Source records:
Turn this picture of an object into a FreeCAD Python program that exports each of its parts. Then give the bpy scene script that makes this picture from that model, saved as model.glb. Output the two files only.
==
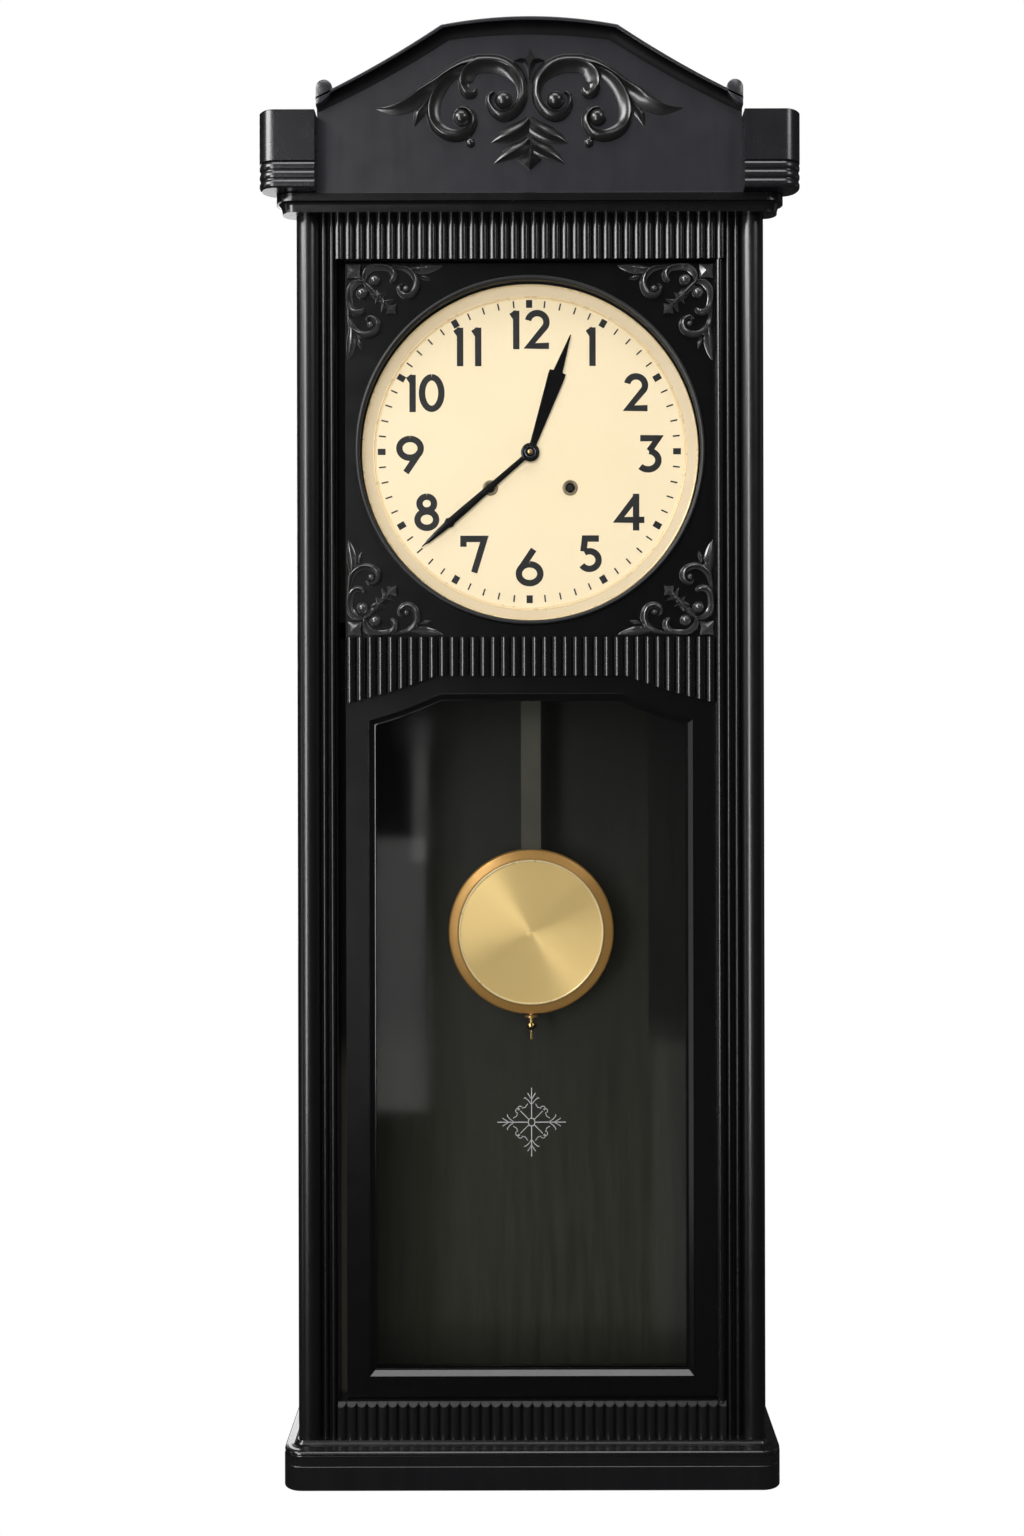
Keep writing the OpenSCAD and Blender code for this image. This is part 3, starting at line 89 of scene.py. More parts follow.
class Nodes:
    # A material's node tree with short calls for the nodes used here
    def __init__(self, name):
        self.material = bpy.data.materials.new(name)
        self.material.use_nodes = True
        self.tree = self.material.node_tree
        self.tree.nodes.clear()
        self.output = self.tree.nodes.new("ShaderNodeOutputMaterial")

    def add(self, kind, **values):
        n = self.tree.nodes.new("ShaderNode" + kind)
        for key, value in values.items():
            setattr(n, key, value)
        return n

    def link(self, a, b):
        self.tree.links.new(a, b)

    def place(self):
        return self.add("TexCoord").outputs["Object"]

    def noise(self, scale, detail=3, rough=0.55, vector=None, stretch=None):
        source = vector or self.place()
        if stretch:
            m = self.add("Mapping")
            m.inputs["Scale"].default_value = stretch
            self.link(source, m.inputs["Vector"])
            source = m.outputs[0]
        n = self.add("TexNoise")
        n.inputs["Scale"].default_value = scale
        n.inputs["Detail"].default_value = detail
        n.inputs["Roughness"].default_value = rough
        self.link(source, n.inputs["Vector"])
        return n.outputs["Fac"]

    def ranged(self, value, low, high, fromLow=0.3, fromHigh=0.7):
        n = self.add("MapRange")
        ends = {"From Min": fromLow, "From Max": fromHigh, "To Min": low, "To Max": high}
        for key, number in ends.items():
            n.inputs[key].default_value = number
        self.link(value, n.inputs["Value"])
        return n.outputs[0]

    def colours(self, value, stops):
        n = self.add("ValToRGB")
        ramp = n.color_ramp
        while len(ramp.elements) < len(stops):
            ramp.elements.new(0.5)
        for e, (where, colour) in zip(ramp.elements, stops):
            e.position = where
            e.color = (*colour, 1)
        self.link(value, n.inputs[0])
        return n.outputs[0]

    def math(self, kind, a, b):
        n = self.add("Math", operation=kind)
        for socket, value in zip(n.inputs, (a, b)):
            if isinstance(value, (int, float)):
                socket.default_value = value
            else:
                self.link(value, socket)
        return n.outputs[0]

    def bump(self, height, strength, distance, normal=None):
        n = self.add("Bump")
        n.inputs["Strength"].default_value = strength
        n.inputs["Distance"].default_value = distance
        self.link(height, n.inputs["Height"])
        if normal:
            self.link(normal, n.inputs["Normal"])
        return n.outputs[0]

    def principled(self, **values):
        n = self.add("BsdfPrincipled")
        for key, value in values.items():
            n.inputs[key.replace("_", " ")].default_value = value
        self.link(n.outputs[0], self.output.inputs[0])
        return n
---
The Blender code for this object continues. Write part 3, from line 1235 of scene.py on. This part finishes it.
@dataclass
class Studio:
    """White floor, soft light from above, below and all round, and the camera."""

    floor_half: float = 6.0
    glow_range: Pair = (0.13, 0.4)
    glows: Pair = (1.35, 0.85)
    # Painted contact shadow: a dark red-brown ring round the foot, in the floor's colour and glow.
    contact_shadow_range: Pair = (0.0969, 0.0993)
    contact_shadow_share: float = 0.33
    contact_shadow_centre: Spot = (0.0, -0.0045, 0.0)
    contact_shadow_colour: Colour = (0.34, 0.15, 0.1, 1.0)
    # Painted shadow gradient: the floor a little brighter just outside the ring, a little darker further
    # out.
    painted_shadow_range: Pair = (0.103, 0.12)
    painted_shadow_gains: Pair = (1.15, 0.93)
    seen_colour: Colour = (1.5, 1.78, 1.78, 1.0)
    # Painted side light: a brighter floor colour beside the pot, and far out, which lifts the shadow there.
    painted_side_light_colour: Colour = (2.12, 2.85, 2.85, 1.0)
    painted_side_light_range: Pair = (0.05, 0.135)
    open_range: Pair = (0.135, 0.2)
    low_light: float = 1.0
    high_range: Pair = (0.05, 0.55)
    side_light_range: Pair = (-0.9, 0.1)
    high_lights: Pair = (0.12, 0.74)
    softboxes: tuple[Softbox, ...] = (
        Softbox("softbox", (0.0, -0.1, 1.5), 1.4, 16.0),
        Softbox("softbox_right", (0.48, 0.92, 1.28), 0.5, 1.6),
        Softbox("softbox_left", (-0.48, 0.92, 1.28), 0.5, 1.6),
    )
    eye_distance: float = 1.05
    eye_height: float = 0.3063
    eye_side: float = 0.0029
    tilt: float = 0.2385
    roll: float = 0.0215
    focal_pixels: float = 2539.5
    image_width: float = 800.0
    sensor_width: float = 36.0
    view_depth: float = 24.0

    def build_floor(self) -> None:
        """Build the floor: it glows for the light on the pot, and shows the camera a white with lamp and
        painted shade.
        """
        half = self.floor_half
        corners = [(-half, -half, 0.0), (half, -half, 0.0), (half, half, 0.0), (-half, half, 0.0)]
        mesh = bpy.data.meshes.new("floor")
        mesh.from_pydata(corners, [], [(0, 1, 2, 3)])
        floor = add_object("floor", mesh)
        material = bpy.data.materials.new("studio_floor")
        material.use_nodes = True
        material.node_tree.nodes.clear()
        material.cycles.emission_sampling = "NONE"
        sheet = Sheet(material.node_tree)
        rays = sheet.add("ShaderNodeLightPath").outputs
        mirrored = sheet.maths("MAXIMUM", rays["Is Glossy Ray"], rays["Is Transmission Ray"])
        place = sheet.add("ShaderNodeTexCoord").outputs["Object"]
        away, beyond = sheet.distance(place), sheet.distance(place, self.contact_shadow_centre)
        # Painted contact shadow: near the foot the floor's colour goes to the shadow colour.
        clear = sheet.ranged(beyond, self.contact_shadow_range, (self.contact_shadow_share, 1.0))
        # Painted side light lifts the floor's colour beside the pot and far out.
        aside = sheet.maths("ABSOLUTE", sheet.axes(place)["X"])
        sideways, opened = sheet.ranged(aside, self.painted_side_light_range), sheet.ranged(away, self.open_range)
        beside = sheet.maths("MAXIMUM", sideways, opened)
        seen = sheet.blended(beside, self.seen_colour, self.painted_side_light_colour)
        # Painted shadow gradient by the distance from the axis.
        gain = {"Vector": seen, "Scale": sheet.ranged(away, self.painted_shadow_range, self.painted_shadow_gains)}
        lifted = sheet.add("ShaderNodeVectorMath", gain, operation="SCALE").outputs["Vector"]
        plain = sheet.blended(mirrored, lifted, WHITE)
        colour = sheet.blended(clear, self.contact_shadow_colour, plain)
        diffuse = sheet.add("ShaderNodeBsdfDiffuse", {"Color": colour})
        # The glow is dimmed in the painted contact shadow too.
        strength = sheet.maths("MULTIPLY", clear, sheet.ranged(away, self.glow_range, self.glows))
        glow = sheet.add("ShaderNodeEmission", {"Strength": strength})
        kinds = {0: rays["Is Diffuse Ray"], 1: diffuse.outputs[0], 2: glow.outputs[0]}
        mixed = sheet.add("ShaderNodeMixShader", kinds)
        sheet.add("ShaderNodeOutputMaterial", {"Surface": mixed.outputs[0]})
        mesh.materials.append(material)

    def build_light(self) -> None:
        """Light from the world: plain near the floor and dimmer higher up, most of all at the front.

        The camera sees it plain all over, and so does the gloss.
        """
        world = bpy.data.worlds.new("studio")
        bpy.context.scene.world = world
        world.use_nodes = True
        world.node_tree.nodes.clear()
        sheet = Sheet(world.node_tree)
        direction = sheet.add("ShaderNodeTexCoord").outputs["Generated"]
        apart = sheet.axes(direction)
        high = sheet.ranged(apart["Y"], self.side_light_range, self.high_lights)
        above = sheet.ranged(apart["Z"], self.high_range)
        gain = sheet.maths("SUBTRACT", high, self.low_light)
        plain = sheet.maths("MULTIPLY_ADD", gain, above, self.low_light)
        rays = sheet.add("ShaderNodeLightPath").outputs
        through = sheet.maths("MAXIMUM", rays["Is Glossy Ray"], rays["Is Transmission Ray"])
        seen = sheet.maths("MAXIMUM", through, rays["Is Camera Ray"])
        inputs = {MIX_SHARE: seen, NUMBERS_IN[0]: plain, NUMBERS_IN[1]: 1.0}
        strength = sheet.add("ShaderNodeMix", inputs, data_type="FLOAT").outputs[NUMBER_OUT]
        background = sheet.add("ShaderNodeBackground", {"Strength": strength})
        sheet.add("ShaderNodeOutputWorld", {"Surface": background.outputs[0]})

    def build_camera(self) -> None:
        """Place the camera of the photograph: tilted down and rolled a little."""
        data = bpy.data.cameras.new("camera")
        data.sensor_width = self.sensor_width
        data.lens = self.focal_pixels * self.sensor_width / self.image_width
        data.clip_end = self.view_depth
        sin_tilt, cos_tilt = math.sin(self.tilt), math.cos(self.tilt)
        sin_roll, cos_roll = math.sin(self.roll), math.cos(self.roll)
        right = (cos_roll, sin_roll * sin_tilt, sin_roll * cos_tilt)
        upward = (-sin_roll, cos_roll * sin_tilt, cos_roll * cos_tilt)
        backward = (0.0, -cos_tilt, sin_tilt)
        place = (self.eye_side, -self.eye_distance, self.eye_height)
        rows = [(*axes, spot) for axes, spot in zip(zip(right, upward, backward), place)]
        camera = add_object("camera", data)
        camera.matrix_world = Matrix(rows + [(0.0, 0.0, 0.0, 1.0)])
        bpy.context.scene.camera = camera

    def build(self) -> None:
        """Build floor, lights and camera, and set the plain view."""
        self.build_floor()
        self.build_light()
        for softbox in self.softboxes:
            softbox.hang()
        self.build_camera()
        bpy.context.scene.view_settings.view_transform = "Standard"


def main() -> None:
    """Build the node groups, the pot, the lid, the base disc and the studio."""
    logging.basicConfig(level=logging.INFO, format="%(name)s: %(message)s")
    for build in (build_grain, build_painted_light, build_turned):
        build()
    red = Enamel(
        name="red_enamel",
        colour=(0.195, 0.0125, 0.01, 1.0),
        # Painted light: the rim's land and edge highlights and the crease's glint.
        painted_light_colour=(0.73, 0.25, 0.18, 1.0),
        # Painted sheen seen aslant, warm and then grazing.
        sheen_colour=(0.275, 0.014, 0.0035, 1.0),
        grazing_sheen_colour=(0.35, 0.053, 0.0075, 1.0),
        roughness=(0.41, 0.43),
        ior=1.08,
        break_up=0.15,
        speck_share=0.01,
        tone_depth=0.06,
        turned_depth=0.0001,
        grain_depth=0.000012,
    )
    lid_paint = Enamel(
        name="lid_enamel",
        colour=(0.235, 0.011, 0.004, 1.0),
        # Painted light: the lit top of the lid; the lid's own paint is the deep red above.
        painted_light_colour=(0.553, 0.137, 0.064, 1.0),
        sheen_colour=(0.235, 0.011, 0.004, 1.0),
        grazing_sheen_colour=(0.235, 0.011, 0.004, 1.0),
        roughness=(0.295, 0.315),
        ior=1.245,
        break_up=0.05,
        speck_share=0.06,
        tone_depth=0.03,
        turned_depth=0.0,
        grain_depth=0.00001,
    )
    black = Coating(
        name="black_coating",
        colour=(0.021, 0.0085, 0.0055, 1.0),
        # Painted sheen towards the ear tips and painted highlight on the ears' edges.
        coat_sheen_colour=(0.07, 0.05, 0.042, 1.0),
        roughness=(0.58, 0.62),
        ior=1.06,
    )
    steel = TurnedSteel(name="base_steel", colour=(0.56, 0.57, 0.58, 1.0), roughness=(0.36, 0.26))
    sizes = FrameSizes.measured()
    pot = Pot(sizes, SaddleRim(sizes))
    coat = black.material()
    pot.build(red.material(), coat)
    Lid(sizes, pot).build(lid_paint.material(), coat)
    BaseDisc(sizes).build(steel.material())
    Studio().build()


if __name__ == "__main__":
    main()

Description of the task:
Provide an exact reproduction of only those lines that start at the line containing "The Blender code" and end at the line containing "floor, soft light", inclusive.

Correct output:
The Blender code for this object continues. Write part 3, from line 1235 of scene.py on. This part finishes it.
@dataclass
class Studio:
    """White floor, soft light from above, below and all round, and the camera."""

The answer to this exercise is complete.